(Given problem) Below are records; reproduce exactly the lines from the one that has "What three.js and" through the one that has "const sidesOfBalloon = 60;", ends included, and nothing more.

(Excerpted data)
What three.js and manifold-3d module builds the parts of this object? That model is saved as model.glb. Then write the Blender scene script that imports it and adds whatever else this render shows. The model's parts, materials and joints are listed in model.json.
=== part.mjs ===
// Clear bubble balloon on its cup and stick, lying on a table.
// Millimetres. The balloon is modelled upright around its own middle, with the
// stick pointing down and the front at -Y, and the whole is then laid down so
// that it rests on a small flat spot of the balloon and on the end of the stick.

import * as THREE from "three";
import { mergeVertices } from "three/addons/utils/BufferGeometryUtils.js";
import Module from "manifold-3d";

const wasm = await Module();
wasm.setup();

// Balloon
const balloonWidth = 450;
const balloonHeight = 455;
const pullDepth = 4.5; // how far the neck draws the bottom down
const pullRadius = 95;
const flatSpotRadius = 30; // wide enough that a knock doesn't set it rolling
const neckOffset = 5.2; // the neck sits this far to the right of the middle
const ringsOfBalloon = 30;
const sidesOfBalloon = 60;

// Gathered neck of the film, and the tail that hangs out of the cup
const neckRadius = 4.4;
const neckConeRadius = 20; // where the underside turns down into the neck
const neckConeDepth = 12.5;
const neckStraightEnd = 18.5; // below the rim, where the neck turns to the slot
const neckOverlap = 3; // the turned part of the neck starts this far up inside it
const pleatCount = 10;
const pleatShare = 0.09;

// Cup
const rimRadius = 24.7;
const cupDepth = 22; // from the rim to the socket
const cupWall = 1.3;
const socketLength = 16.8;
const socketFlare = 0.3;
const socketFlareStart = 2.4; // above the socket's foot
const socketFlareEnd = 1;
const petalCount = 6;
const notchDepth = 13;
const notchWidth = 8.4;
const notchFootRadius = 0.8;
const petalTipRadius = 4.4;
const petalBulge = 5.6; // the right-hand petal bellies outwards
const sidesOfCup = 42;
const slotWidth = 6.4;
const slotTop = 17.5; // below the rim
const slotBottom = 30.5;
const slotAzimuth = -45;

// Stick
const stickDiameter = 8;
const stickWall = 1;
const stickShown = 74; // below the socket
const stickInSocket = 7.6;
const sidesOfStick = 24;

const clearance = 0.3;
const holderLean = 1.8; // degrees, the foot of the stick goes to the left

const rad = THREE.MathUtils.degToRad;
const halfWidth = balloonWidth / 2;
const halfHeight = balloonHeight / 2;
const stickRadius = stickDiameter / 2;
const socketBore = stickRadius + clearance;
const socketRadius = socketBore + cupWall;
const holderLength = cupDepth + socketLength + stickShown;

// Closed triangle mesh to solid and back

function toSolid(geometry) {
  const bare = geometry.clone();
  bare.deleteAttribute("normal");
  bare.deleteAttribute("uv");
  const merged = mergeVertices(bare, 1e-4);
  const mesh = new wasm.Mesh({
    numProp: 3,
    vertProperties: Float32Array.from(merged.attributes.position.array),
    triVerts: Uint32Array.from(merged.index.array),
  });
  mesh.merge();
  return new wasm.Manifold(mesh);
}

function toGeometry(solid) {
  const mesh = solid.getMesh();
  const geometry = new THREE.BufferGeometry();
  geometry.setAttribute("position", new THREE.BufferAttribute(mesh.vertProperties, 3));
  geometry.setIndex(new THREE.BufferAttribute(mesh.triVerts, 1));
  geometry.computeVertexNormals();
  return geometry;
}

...

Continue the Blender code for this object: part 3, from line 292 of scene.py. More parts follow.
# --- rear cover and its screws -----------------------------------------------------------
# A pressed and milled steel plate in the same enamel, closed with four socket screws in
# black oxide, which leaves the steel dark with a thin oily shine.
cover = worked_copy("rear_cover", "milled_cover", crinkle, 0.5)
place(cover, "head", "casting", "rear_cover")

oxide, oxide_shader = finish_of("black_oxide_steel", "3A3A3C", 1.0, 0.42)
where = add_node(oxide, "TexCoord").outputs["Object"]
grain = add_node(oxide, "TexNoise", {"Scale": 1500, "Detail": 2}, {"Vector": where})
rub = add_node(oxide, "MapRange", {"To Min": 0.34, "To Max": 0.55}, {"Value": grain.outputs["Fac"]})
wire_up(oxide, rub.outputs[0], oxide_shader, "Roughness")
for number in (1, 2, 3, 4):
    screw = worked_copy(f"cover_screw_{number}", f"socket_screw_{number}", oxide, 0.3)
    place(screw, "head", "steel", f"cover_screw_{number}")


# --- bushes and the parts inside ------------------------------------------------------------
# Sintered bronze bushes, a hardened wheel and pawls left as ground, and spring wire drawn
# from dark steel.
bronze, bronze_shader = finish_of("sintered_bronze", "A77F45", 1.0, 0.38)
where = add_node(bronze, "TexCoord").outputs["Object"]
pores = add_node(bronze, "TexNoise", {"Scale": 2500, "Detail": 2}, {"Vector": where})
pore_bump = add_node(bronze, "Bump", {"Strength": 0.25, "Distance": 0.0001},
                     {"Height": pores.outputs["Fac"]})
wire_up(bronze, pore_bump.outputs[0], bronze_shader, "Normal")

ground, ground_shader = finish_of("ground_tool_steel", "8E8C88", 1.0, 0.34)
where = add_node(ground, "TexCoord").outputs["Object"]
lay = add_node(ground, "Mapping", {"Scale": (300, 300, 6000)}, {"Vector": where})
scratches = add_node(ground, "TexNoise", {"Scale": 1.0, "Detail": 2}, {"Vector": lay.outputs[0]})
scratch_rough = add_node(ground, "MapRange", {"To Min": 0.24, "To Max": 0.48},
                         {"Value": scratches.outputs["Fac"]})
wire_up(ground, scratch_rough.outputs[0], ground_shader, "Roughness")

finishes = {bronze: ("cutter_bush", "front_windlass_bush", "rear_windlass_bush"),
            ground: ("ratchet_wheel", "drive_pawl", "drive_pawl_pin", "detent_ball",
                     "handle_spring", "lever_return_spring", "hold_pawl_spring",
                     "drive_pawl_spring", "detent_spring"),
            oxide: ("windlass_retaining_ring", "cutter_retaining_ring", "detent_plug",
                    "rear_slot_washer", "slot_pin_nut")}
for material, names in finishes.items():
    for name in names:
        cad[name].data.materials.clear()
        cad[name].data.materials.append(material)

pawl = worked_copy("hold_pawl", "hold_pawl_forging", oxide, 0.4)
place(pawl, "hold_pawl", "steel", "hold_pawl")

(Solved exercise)
What three.js and manifold-3d module builds the parts of this object? That model is saved as model.glb. Then write the Blender scene script that imports it and adds whatever else this render shows. The model's parts, materials and joints are listed in model.json.
=== part.mjs ===
// Clear bubble balloon on its cup and stick, lying on a table.
// Millimetres. The balloon is modelled upright around its own middle, with the
// stick pointing down and the front at -Y, and the whole is then laid down so
// that it rests on a small flat spot of the balloon and on the end of the stick.

import * as THREE from "three";
import { mergeVertices } from "three/addons/utils/BufferGeometryUtils.js";
import Module from "manifold-3d";

const wasm = await Module();
wasm.setup();

// Balloon
const balloonWidth = 450;
const balloonHeight = 455;
const pullDepth = 4.5; // how far the neck draws the bottom down
const pullRadius = 95;
const flatSpotRadius = 30; // wide enough that a knock doesn't set it rolling
const neckOffset = 5.2; // the neck sits this far to the right of the middle
const ringsOfBalloon = 30;
const sidesOfBalloon = 60;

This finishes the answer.